__TASK GOAL__
Copy each line below in which the string "that" occurs.

__PROVIDED DATA__

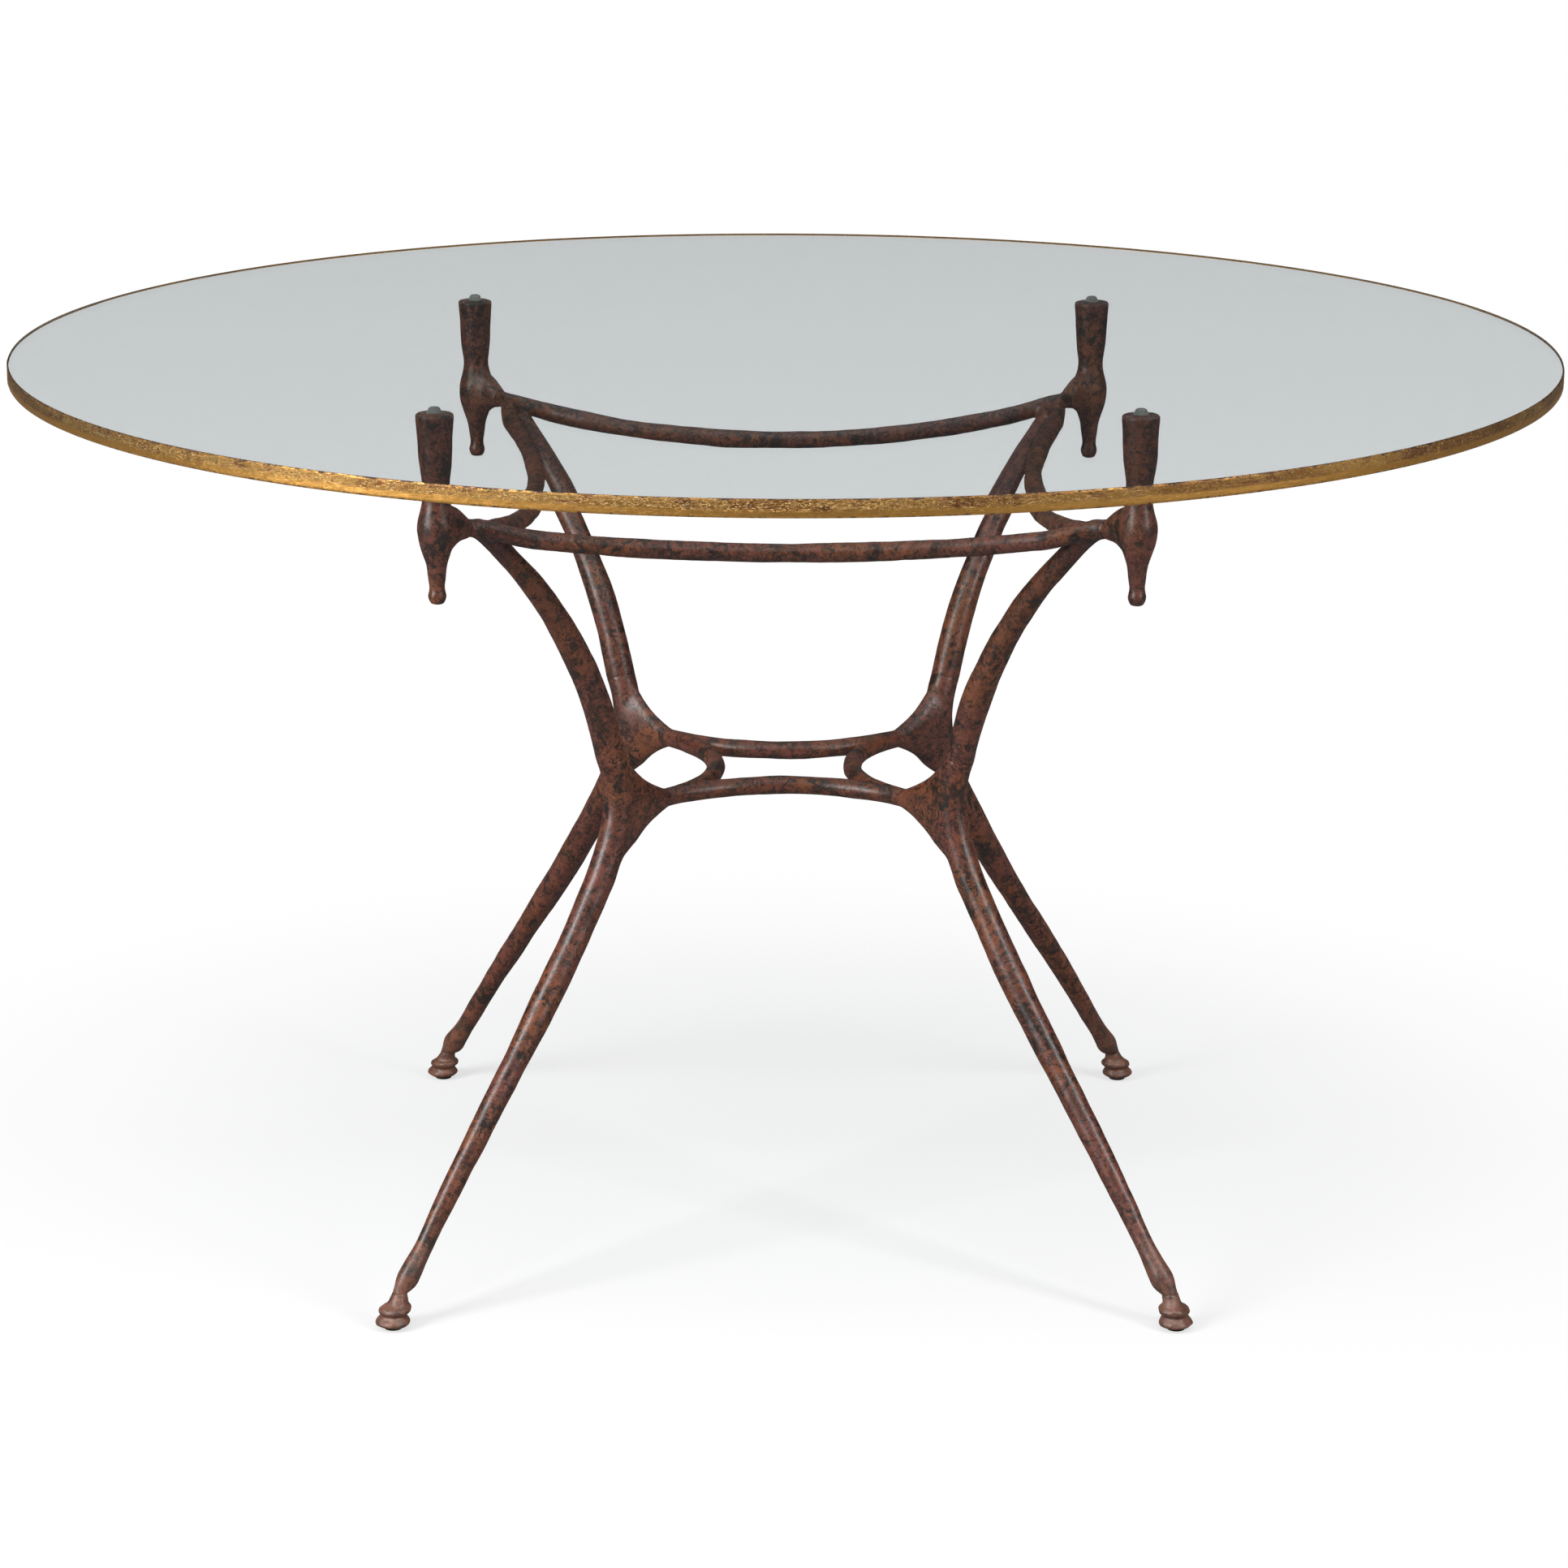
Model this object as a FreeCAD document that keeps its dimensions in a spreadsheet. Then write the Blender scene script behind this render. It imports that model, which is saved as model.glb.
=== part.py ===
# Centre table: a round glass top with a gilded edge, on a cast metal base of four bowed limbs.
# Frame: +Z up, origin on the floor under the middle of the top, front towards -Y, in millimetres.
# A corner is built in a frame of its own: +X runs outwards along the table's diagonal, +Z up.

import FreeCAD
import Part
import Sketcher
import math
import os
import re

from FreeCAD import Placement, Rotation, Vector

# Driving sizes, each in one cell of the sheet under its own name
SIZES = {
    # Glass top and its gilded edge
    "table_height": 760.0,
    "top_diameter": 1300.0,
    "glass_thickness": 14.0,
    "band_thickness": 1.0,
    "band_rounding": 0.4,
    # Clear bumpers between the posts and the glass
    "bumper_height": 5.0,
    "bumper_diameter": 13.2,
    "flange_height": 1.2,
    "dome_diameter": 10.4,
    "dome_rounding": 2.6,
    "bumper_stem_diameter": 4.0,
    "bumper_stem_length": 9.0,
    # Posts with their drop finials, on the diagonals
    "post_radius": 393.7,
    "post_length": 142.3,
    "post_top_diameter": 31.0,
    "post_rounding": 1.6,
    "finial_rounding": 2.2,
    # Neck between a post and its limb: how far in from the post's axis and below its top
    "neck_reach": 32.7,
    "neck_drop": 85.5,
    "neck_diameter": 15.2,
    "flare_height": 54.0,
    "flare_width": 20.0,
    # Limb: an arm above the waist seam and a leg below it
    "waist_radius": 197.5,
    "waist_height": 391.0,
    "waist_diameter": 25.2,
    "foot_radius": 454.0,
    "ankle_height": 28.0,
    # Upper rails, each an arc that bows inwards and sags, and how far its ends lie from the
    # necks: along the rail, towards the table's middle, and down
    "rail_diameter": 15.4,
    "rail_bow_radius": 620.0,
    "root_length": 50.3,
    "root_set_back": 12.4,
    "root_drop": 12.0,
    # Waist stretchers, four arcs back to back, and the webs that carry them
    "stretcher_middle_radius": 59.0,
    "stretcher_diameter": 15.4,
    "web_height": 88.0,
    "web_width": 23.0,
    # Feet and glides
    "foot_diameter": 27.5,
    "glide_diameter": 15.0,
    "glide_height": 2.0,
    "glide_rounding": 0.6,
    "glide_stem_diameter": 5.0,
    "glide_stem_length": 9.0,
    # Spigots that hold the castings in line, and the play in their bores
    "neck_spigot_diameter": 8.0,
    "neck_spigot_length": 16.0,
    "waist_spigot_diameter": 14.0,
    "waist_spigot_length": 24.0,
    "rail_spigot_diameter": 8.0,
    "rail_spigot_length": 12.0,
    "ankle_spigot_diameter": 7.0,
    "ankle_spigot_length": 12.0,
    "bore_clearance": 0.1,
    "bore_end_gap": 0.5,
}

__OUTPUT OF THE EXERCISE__
Model this object as a FreeCAD document that keeps its dimensions in a spreadsheet. Then write the Blender scene script behind this render. It imports that model, which is saved as model.glb.
    # Upper rails, each an arc that bows inwards and sags, and how far its ends lie from the
    # Waist stretchers, four arcs back to back, and the webs that carry them
    # Spigots that hold the castings in line, and the play in their bores